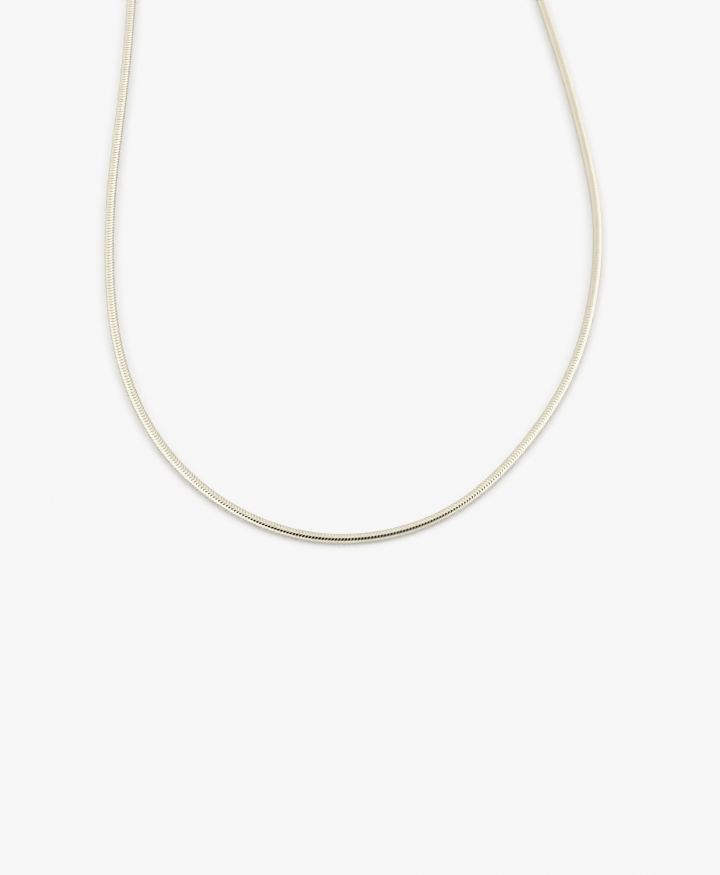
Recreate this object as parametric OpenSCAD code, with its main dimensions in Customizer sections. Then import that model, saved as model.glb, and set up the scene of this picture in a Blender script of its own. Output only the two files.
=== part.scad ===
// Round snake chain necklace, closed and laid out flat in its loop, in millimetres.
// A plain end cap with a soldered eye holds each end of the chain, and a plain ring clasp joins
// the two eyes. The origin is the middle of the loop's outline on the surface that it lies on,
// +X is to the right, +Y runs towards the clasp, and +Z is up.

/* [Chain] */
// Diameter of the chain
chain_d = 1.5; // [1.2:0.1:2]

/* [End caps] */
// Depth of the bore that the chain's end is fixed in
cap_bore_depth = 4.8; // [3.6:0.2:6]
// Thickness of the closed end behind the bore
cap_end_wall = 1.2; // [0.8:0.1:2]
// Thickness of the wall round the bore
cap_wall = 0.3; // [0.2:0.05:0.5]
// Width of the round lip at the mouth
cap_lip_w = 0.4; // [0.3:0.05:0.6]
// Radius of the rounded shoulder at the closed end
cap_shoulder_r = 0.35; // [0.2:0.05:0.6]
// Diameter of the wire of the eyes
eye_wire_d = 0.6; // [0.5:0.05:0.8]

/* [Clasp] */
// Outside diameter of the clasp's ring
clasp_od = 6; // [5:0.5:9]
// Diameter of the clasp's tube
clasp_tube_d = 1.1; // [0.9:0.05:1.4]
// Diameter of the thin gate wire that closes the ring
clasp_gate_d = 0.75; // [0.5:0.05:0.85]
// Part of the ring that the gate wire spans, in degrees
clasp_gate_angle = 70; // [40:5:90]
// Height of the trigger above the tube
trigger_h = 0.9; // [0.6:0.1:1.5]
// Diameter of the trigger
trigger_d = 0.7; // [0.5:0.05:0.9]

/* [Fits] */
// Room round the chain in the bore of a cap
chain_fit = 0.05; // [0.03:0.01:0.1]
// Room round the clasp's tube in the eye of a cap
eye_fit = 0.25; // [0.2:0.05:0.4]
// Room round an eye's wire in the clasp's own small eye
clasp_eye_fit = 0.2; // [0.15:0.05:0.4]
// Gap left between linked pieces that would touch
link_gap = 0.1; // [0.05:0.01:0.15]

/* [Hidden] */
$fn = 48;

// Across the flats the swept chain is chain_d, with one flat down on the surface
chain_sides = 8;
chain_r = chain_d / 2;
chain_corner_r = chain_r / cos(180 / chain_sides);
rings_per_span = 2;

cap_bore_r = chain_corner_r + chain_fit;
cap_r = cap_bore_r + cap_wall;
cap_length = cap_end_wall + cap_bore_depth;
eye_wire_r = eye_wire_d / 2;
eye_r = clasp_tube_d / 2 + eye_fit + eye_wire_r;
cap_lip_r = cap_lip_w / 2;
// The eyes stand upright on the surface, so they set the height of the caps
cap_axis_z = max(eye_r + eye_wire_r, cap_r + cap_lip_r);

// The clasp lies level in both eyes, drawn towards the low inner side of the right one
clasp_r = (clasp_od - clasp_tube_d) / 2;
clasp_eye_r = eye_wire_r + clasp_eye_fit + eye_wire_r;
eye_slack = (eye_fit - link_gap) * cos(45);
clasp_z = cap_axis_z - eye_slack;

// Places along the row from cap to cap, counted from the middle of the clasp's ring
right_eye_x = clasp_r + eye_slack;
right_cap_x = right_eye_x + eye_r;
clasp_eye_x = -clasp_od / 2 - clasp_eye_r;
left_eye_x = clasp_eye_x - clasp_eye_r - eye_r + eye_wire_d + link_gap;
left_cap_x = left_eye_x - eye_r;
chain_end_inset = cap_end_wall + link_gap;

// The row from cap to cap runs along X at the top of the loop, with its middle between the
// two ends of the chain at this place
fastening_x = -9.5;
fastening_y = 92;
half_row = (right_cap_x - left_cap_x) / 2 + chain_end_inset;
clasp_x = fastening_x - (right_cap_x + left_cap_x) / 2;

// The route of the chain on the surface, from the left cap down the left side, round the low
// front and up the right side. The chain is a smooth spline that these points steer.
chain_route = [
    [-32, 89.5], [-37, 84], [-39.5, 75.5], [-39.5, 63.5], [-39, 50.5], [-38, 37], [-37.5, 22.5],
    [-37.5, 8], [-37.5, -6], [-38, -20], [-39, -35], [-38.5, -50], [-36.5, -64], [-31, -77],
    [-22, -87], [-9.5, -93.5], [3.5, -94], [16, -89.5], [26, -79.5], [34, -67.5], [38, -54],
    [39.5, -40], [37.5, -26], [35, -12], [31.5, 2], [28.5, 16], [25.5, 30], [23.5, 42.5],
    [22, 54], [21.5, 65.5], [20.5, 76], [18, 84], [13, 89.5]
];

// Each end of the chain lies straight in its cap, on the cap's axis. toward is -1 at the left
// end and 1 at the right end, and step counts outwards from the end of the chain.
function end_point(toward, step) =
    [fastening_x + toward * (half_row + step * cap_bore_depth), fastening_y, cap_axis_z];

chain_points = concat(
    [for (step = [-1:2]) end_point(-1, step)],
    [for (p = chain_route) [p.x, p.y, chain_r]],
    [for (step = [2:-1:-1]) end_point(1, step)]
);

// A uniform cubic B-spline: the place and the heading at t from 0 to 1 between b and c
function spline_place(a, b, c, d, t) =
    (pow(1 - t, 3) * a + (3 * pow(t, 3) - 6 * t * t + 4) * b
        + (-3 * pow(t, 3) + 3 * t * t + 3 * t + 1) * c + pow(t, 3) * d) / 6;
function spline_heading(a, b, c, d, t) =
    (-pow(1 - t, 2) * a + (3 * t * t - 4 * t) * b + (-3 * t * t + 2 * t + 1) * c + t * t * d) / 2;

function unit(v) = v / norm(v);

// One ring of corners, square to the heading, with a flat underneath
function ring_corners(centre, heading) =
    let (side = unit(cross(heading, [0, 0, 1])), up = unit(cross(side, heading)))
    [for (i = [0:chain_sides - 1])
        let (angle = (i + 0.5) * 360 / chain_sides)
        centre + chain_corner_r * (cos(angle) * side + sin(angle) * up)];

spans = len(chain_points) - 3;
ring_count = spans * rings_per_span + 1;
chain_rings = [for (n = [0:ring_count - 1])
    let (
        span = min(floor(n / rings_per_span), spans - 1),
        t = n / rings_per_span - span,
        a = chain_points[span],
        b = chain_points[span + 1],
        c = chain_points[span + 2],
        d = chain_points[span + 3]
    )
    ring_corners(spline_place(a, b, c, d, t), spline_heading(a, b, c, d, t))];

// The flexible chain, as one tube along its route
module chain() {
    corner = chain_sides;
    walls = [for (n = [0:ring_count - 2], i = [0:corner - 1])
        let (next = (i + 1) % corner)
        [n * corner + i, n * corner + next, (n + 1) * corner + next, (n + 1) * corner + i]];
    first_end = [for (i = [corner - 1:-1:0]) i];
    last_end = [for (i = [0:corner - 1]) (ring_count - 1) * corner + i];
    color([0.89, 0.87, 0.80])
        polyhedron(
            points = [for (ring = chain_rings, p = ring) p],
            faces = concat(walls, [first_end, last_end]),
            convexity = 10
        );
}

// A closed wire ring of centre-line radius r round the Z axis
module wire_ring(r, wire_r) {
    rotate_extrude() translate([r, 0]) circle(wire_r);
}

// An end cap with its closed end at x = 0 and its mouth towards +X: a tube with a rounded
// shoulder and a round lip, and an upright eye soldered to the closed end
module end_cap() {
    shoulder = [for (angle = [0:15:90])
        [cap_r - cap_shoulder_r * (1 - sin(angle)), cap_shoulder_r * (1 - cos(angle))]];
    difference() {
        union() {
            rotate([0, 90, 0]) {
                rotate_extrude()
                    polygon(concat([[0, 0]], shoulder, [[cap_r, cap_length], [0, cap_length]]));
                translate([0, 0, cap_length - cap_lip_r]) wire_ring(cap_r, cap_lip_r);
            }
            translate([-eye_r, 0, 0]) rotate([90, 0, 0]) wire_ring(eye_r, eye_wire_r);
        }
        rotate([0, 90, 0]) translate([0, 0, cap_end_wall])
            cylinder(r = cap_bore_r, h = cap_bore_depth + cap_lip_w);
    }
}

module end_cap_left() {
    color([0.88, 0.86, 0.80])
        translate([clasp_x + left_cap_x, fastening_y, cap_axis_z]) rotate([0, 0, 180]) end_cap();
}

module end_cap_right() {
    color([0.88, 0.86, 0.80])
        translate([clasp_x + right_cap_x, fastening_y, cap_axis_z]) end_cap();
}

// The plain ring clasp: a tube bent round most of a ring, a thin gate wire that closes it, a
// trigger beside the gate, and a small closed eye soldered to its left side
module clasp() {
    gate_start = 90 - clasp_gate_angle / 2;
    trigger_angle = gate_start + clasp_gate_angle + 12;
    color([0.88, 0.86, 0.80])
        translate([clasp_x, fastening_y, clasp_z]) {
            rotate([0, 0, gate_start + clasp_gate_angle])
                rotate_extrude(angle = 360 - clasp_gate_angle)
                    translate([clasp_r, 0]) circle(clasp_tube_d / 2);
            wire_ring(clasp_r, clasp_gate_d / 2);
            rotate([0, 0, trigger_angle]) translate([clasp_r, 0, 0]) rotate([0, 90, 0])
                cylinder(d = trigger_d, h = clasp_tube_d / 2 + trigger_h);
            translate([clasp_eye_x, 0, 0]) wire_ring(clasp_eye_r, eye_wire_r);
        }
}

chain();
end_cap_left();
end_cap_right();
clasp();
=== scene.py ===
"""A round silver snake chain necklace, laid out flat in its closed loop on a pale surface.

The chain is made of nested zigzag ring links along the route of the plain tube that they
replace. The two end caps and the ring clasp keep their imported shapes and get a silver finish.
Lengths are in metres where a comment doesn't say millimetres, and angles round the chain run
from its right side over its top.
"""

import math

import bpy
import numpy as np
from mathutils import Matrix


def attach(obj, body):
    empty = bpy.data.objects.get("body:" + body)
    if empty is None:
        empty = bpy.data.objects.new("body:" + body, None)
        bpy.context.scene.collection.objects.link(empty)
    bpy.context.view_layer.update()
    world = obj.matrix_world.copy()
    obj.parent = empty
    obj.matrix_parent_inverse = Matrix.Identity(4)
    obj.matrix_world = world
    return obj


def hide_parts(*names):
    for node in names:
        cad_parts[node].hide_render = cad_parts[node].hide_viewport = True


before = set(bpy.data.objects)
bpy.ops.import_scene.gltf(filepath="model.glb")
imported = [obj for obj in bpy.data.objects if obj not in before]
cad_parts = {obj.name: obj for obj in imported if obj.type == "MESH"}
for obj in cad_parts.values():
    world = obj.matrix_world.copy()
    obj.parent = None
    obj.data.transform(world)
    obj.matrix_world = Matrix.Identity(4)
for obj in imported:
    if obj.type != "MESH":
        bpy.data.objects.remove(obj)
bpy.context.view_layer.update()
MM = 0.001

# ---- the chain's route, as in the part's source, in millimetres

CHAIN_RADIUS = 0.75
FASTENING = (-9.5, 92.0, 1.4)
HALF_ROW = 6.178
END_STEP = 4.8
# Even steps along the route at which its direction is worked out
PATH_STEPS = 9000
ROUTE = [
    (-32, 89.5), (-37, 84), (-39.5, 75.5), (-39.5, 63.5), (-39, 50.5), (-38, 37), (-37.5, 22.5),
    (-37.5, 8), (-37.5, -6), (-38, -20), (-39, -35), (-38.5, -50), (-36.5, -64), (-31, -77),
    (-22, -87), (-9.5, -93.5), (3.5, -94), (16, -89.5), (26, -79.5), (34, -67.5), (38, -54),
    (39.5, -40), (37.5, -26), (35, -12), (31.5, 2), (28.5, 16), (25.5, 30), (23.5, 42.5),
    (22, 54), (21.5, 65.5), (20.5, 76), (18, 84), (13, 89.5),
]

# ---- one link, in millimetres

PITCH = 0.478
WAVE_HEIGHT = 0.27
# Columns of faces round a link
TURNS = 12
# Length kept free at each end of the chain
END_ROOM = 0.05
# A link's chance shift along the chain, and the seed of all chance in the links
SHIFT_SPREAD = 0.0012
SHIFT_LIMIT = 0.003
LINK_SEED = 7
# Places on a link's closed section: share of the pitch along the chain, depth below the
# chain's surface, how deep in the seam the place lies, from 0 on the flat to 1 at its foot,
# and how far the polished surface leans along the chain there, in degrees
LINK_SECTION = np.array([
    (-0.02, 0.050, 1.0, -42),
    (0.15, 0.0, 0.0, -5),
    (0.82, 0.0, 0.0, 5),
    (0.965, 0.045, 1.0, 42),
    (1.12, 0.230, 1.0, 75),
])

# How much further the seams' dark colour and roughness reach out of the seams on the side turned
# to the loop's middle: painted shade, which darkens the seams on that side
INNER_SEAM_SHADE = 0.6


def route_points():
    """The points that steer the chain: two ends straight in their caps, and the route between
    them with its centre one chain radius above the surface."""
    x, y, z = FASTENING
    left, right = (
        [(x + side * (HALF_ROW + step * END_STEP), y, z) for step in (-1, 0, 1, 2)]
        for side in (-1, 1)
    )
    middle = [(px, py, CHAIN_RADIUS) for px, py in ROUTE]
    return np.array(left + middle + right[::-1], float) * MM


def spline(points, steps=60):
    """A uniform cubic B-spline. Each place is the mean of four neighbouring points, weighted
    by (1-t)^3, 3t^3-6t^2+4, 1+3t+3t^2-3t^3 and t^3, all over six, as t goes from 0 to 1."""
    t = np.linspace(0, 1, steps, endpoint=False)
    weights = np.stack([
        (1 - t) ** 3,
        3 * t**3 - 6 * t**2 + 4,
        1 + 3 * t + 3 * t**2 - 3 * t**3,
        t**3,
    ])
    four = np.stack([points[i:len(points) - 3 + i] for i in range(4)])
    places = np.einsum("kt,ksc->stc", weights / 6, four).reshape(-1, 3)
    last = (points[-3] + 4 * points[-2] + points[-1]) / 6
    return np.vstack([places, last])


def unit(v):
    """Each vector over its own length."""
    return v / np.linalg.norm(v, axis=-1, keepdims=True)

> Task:
Within the material above, extract exactly the lines that start at the line containing "closes it, a" and stop after the line containing "if empty is", and only those.

> Exercise response:
// The plain ring clasp: a tube bent round most of a ring, a thin gate wire that closes it, a
// trigger beside the gate, and a small closed eye soldered to its left side
module clasp() {
    gate_start = 90 - clasp_gate_angle / 2;
    trigger_angle = gate_start + clasp_gate_angle + 12;
    color([0.88, 0.86, 0.80])
        translate([clasp_x, fastening_y, clasp_z]) {
            rotate([0, 0, gate_start + clasp_gate_angle])
                rotate_extrude(angle = 360 - clasp_gate_angle)
                    translate([clasp_r, 0]) circle(clasp_tube_d / 2);
            wire_ring(clasp_r, clasp_gate_d / 2);
            rotate([0, 0, trigger_angle]) translate([clasp_r, 0, 0]) rotate([0, 90, 0])
                cylinder(d = trigger_d, h = clasp_tube_d / 2 + trigger_h);
            translate([clasp_eye_x, 0, 0]) wire_ring(clasp_eye_r, eye_wire_r);
        }
}

chain();
end_cap_left();
end_cap_right();
clasp();
=== scene.py ===
"""A round silver snake chain necklace, laid out flat in its closed loop on a pale surface.

The chain is made of nested zigzag ring links along the route of the plain tube that they
replace. The two end caps and the ring clasp keep their imported shapes and get a silver finish.
Lengths are in metres where a comment doesn't say millimetres, and angles round the chain run
from its right side over its top.
"""

import math

import bpy
import numpy as np
from mathutils import Matrix


def attach(obj, body):
    empty = bpy.data.objects.get("body:" + body)
    if empty is None:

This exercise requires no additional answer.